Entwicklung einer effizienten forstlichen Betriebsinventur
Warum braucht es eine forstliche Betriebsinventur?
Die grösser werdenden Forstbetriebe, die steigenden Ansprüche an die Versorgung mit erneuerbaren Ressourcen, aber auch die zunehmenden gesellschaftlichen Ansprüche an den Wald als Oekosystem, Erholungsraum und Schutzwald stellen hohe Anforderungen an die forstliche Planung und das Controlling. Voraussetzung für deren Qualität und Zweckmässigkeit ist eine genügend genaue Erfassung und Bewertung der vorhandenen Ressourcen dort, wo die Bewirtschaftung tatsächlich stattfindet, nämlich auf der Bestandes- resp. Behandlungseinheitsebene.

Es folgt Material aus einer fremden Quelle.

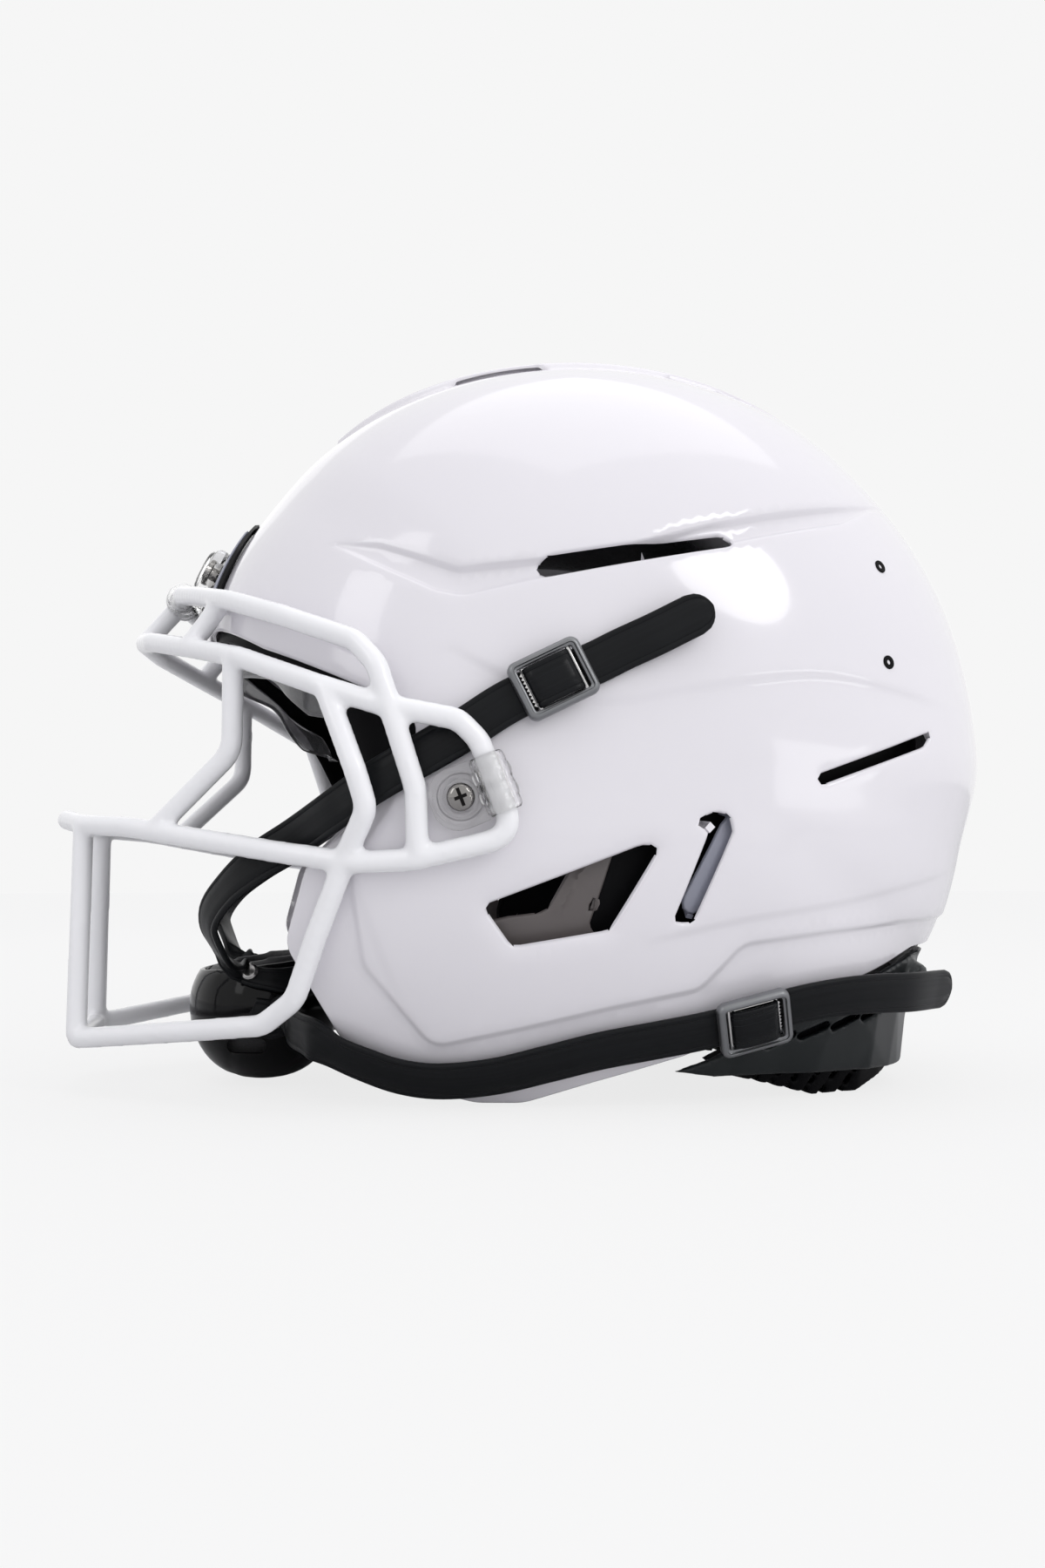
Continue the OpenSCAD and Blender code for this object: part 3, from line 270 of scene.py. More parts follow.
# %% A finish from the shared grain
def finish(name, dark, light, rough, change=0.05, patch=14.0, grain=600.0, bump=0.2, depth=0.02,
           **sockets):
    """Material with two close tones, a changing gloss and a fine grain depth in mm."""
    mat = bpy.data.materials.new(name)
    mat.use_nodes = True
    n, l = mat.node_tree.nodes, mat.node_tree.links
    bsdf = n["Principled BSDF"]
    g = n.new("ShaderNodeGroup")
    g.node_tree = GRAIN
    g.inputs["Patch Scale"].default_value = patch
    g.inputs["Grain Scale"].default_value = grain
    g.inputs["Roughness"].default_value = rough
    g.inputs["Roughness Change"].default_value = change
    tone = n.new("ShaderNodeMix")
    tone.data_type = "RGBA"
    tone.inputs["A"].default_value = (*dark, 1)
    tone.inputs["B"].default_value = (*light, 1)
    l.new(g.outputs["Tone"], tone.inputs["Factor"])
    l.new(tone.outputs["Result"], bsdf.inputs["Base Color"])
    l.new(g.outputs["Roughness"], bsdf.inputs["Roughness"])
    hit = n.new("ShaderNodeBump")
    hit.inputs["Strength"].default_value = bump
    hit.inputs["Distance"].default_value = depth * MM
    l.new(g.outputs["Height"], hit.inputs["Height"])
    l.new(hit.outputs["Normal"], bsdf.inputs["Normal"])
    for key, value in sockets.items():
        bsdf.inputs[key.replace("_", " ")].default_value = value
    return mat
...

Heute stehen für die Erfassung von Bestandesdaten, nebst den bisherigen Verfahren der Vollkluppierung und der Stichprobenerhebungen, zusätzliche Möglichkeiten zur Verfügung. Nebst immer besseren Luftbildern und Orthophotoplänen sind dies Satellitenbilder und luftgestützte Laserscans von Oberflächen, die zusätzliche Informationen liefern. Gleichzeitig sind die Verfahren, räumliche Daten mit geographischen Informationssystemen (GIS) darzustellen, ausgebaut worden, was die Möglichkeiten insbesondere für die Visualisierung von Planungen, aber auch das Controlling revolutioniert hat.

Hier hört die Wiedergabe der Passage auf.